Time was John Ford stood
in for the entire American Cinema. Sergei Eisenstein, Fritz Lang, René
Clair and John Ford, and you were sweet. The rest was national local
consumption or mere commercial product. It was a simpler era but vapors
of sanctity still swirl about the great man. I must admit that my own
admiration was second to none and was boosted as the films of the early
thirties escaped the vaults.
However, though he’s on the way to being the most documented figure in film, the John Ford cult sweeps a lot of his work under the mat, his military moral boosters which include a sex hygiene movie, his silent cowboy two-reelers and his stumbling first ventures in sound.
This
was obviously an A feature with a decent budget and using the Fox
company’s best personnel. At this stage it’s hard to tell whether they
were Fox people or Ford regulars. Jack Penneck and Ward Bond show up
briefly as noncom. Doughboys.
The plot reads like a first draft of next year’s much better John Cromwell film The Mighty
- gangster is drafted and, after distinguished service comes back home
to sort out the mob. Dudley Nichols, who would become Hollywood’s most
respected writer, largely through his collaboration with Ford, is
responsible.
The opening is a
good clue, with a striking silhouette shot of a team of safe breakers at
work, framed by stilted dialogue and filming in a cramped studio street
setting. The background noise comes & goes on edits.
The bulls arrive for star Edmund Lowe and, at headquarters, it looks as if the gang will be sent up the river until reporter (again) Lee Tracy suggests the mayor can win votes by having the members join up. “You let these guys go to France and the whole East Side will be proud of you.”
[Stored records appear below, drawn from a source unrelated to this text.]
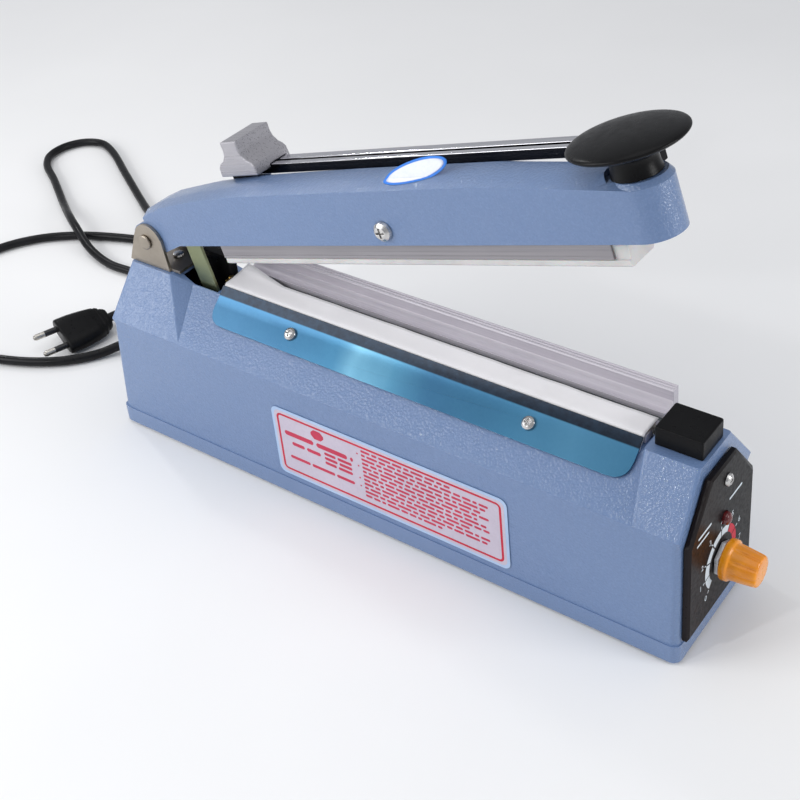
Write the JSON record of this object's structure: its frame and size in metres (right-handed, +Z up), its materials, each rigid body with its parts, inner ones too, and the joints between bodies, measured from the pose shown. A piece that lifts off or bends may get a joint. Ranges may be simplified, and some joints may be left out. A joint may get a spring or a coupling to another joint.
{
  "type": "impulse heat sealer",
  "caption": "Hand-operated impulse heat sealer with a hinged pressing arm, sliding bag cutter and timer dial, drawn with the arm open.",
  "frame": {"origin": "on the surface the feet stand on, under the middle of the sealer's own box, cord left out", "axes": "+X along the housing from the hinge end to the control panel, +Z up, and the operator stands on the -Y side"},
  "size_m": [0.8147, 0.3036, 0.3],
  "materials": {
    "enamel": "blue hammered enamel over cast aluminium",
    "steel": "plated steel",
    "zinc": "yellowish zinc plate",
    "passivated": "green zinc passivation",
    "chrome": "bright chrome",
    "aluminium": "extruded aluminium",
    "film": "polished sheet under a thin blue film",
    "ptfe": "PTFE coated glass cloth",
    "silicone": "white silicone rubber",
    "tape": "heat resistant adhesive tape",
    "nichrome": "nickel chromium ribbon",
    "black": "black moulded plastic",
    "panel": "black panel",
    "rubber": "black rubber",
    "cast_silver": "silver painted casting",
    "orange": "orange moulded plastic",
    "lens": "red lens",
    "brass": "brass",
    "board": "printed board",
    "core": "varnished laminations",
    "winding": "enamelled copper",
    "label": "printed foil label",
    "pin_metal": "plated pins with black sleeves",
    "cable": "black PVC mains lead"
  },
  "bodies": {
    "base": {"housing": "enamel", "base_plate": "steel", "base_screw_1": "steel", "base_screw_2": "steel", "base_screw_3": "steel", "base_screw_4": "steel", "clamp_screw_1": "steel", "clamp_screw_2": "steel", "panel_screw": "steel", "pot_nut": "steel", "potentiometer": "steel", "bracket_screw_1": "steel", "bracket_screw_2": "steel", "return_spring": "steel", "hinge_bracket": "zinc", "hinge_pin": "zinc", "sealing_bar": "aluminium", "clamp_plate": "film", "ptfe_sheet": "ptfe", "insulation_tape": "tape", "heating_element": "nichrome", "end_block": "black", "microswitch": "black", "plug_body": "black", "control_panel": "panel", "foot_1": "rubber", "foot_2": "rubber", "foot_3": "rubber", "foot_4": "rubber", "cord_gland": "rubber", "indicator_lamp": "lens", "terminal_1": "brass", "terminal_2": "brass", "timer_board": "board", "transformer_core": "core", "transformer_coil": "winding", "label_plate": "label", "plug_pin_1": "pin_metal", "plug_pin_2": "pin_metal", "cord": "cable", "terminal_block": "black"},
    "arm": {"arm": "enamel", "strip_holder": "aluminium", "silicone_strip": "silicone", "holder_screw_1": "steel", "holder_screw_2": "steel", "arm_screw_1": "steel", "arm_screw_2": "steel", "handle_knob": "black", "knob_stud": "steel", "cutter_rail": "chrome", "rail_mount": "black", "rail_cap": "black", "strap_pin": "steel"},
    "cutter": {"carriage": "cast_silver", "blade": "steel"},
    "link": {"link_strap": "passivated"},
    "switch": {"switch_lever": "steel"},
    "timer": {"timer_knob": "orange", "pot_shaft": "steel"}
  },
  "joints": [
    {"name": "arm_hinge", "type": "hinge", "parent": "base", "child": "arm", "pos_m": [-0.2, 0, 0.1388], "axis": [0, 1, 0], "range_deg": [0, 16.6], "stiffness_Nm_per_rad": 2, "springref_deg": -57.3, "deforming": ["return_spring"]},
    {"name": "cutter_slide", "type": "slide", "parent": "arm", "child": "cutter", "axis": [0.9583, 0, 0.2857], "range_m": [0, 0.235]},
    {"name": "link_pivot", "type": "hinge", "parent": "arm", "child": "link", "pos_m": [-0.16771, -0.007, 0.15229], "axis": [0, 1, 0], "range_deg": [-16.6, 0]},
    {"name": "switch_pivot", "type": "hinge", "parent": "base", "child": "switch", "pos_m": [-0.1028, -0.007, 0.0584], "axis": [0, 1, 0], "range_deg": [-25.3, 0]},
    {"name": "timer_turn", "type": "hinge", "parent": "base", "child": "timer", "pos_m": [0.2137, -0.0012, 0.0491], "axis": [1, 0, 0], "range_deg": [-120, 150]}
  ],
  "couplings": [
    {"joint": "link_pivot", "follows": "arm_hinge", "ratio": -1},
    {"joint": "switch_pivot", "follows": "arm_hinge", "ratio": -1.52}
  ]
}
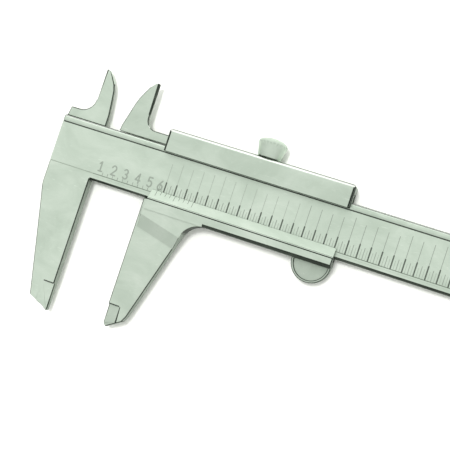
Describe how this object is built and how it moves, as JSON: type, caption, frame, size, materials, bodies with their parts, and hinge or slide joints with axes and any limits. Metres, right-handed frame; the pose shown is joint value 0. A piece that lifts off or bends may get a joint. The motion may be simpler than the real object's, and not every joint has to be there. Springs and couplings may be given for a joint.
{
  "type": "vernier caliper",
  "caption": "Vernier caliper lying on its back: stepped steel beam with fixed jaws, sliding body with movable jaws, bevelled vernier lip, domed lock screw, thumb rest and depth rod.",
  "frame": {"origin": "fixed outer measuring face, at the lower edge of the beam, on the beam's back face", "axes": "+X along the beam from the fixed jaw to the far end, +Y from the outer jaws to the inner jaws, +Z out of the front face"},
  "size_m": [0.2458, 0.0718, 0.0082],
  "materials": {
    "beam_steel": "satin ground steel",
    "slider_steel": "satin ground steel",
    "vernier_steel": "fine matt steel",
    "cover_steel": "brushed sheet steel",
    "screw_steel": "turned steel",
    "knob_steel": "fine turned, satin",
    "thumb_steel": "satin pressed steel",
    "rod_steel": "drawn steel",
    "bronze": "plain bronze",
    "spring_steel": "blue-grey spring steel"
  },
  "bodies": {
    "beam": {"beam": "beam_steel", "beam_end_stop": "cover_steel", "end_stop_screws": "screw_steel"},
    "slider": {"slider_body": "slider_steel", "vernier_plate": "vernier_steel", "vernier_plate_screws": "screw_steel", "back_cover": "cover_steel", "back_cover_screws": "screw_steel", "gib_strip": "bronze", "gib_spring": "spring_steel", "gib_screws": "screw_steel", "lock_pad": "bronze", "thumb_rest": "thumb_steel", "thumb_rest_rivets": "screw_steel", "depth_rod": "rod_steel", "depth_rod_carrier": "cover_steel", "carrier_screw": "screw_steel"},
    "lock_screw": {"lock_screw": "knob_steel"}
  },
  "joints": [
    {"name": "slider_slide", "type": "slide", "parent": "beam", "child": "slider", "axis": [1, 0, 0], "range_m": [-0.01735, 0.1323]},
    {"name": "lock_screw_turn", "type": "hinge", "parent": "slider", "child": "lock_screw", "pos_m": [0.0481, 0.0228, 0.0025], "axis": [0, -1, 0], "range_deg": [-90, 200]}
  ]
}
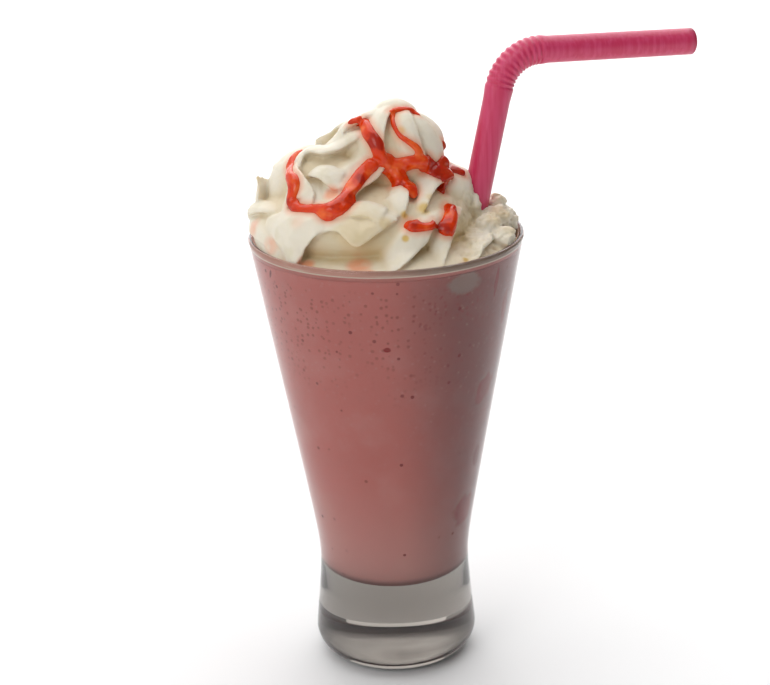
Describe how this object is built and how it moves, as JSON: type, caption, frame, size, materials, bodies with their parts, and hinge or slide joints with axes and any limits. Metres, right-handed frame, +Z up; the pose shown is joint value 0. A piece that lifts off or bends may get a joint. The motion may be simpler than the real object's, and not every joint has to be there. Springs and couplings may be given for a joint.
{
  "type": "milkshake in a glass",
  "caption": "Pink milkshake in a heavy-based conical glass, heaped with piped cream, red syrup and a bent drinking straw.",
  "frame": {"origin": "on the table, at the centre of the flat underside of the glass's foot, on the glass's axis", "axes": "+Z up along the glass's axis; the straw's upper leg points to +X and a little to +Y; -Y is the front of the drink"},
  "size_m": [0.136, 0.082, 0.1918],
  "materials": {
    "glass": "clear, polished, pressed and fire-finished",
    "milkshake": "blended milk drink, wet, with fine bubbles and fruit specks",
    "straw": "satin polypropylene, corrugated at its bend",
    "whipped_cream": "soft cream in piped folds, with glossy red syrup fused to it"
  },
  "bodies": {
    "root": {"glass": "glass", "milkshake": "milkshake", "straw": "straw", "whipped_cream": "whipped_cream"}
  },
  "joints": []
}
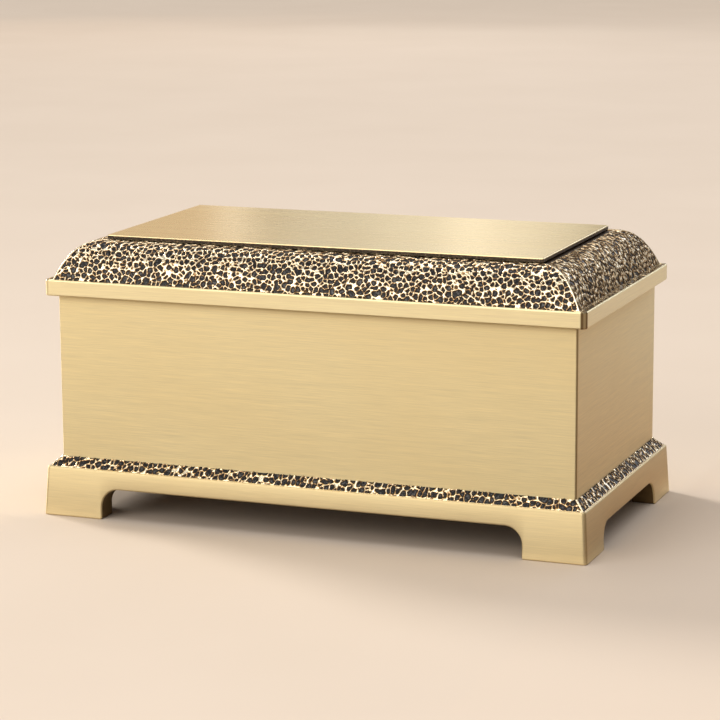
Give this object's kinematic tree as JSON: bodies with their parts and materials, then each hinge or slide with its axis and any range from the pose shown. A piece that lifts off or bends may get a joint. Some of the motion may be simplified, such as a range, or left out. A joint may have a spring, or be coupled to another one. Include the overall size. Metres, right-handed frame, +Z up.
{
  "type": "cremation urn",
  "caption": "Rectangular brass casket urn on bracket feet, with a pitted band at the base and a lift-off lid with a pitted convex moulding under a flat plate.",
  "frame": {"origin": "on the floor, at the middle of the urn's plan", "axes": "+X along the length, -Y out of the front, +Z up"},
  "size_m": [0.2846, 0.153, 0.1411],
  "materials": {
    "base_brass": "brushed satin, with a band of dark pits between polished ridges on its sloping top edge",
    "body_brass": "brushed satin, the grain lengthwise on every side",
    "lid_brass": "blackened pits between polished ridges on the ledge and the moulding, and a brushed satin rim",
    "plate_brass": "brushed satin top with darkened edges"
  },
  "bodies": {
    "root": {"base": "base_brass", "body": "body_brass", "lid": "lid_brass", "top_plate": "plate_brass"}
  },
  "joints": []
}
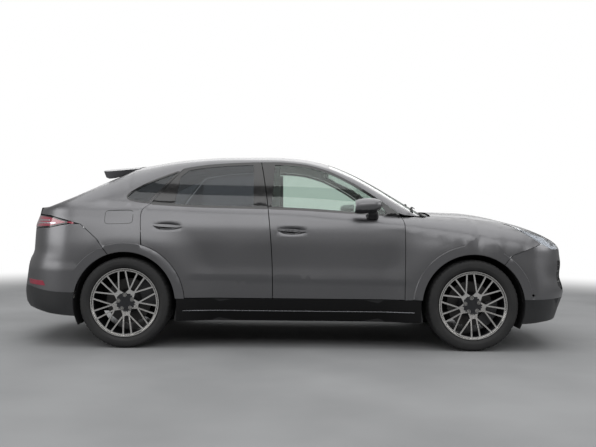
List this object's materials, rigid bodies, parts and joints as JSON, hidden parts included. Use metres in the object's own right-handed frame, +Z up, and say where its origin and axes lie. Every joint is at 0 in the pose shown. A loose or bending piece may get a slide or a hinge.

Ed pals with fresh faced Frank Albertson with an eye on his sister Catharine Dale Owen but she’s got Randolph Scott lined up, in possibly his first speaking part. His couple of scenes are filmed to favor the other players but he comes across effectively as a well-spoken and dignified disposable consort.
D'Avril & Lowe |
There our hero is torn between his old loyalties to Big Shot Waren Hymer and the gang and his clean record new start. A "Two Years Later" title dissolves to the awning with Ed’s name and he’s running an up market night club. However the mob kidnaps Dale Owen’s baby and outraged Ed goes into action rescuing the kid and facing off the low-lifes. He and Hymer stand hands in the pockets of their overcoats - exchange of shots in the dark, (briefer than The Mighty but quite effective) and Ed staggers on like Jimmy Cagney in The Public Enemy or Jean Servais in Rififi.
Hymer & Loew |
The shadow of Sunrise can still be seen with shooting on that film's
swamp set and the occasional piece of Germanic lighting, as in the
robbery and gunman shadow falling across the bar’s center opening doors
but these fail to redeem the general clumsiness. Still it’s better than
Ford’s The Black Watch and his next film Up the River would be quite presentable. Our man was on a steep learning curve.
I see Ford's recently uncovered 1918 Hell Bent as altogether more rewarding. It's his number five feature as director and is full of things that we will find in his mature work.
Remington |
Ford |
We
kick off with Cheyenne Harry Carey, presumably fresh from the incidents
in the painting, producing the cards concealed all over him, on the run
from a posse blazing away till he’s safe across the river in Gil
county. Arriving in Rawhide Town he rides his horse onto the The Last
Bet Saloon and Dance Hall floor and demands a room only to be told
all the beds already have three men in them, except for the one occupied
by Cimmaron Bill / Lee who won’t share, so Harry rides on into his
room, where Harry’s horse munches on the hay in the mattress while its
rider ejects the tenant out the window at gunpoint, into the muck heap
below. Lee comes back and it’s Harry out the window but, before they
shoot it out, they discover a mutual enthusiasm for song and buddy up.
Harry Carey |
The
gang is holed up in familiar locale, Beale’s Cut Newall County (the one
they run the stage coach race through in the Tom Mix The Last Trail)
where Harry sets out to rescue the girl and he and Harris end up taking
rounds in a shoot-out in the desert (“you’ll cook with me”) leaving the
one horse for Gerber to escape. Harris doesn’t survive the dust storm
but Harry is rescued by Lee and his Indian guide and presumably lives
happily ever after.
This one is not just a start point for the development of John Ford but in itself a lively depiction of frontier life, with cheated card games, rough saloons, stage bandits, pelting rain storms and the Pony Express rider racing through the main street with a delivery. Add a struggle through the desert that anticipates Greed. The cast inhabit their stock characters effectively.
There are two copies on You Tube, an un-restored print up of an original tinted Czech copy with an awful organ score or a cleaned up B&W that runs too fast. You choose.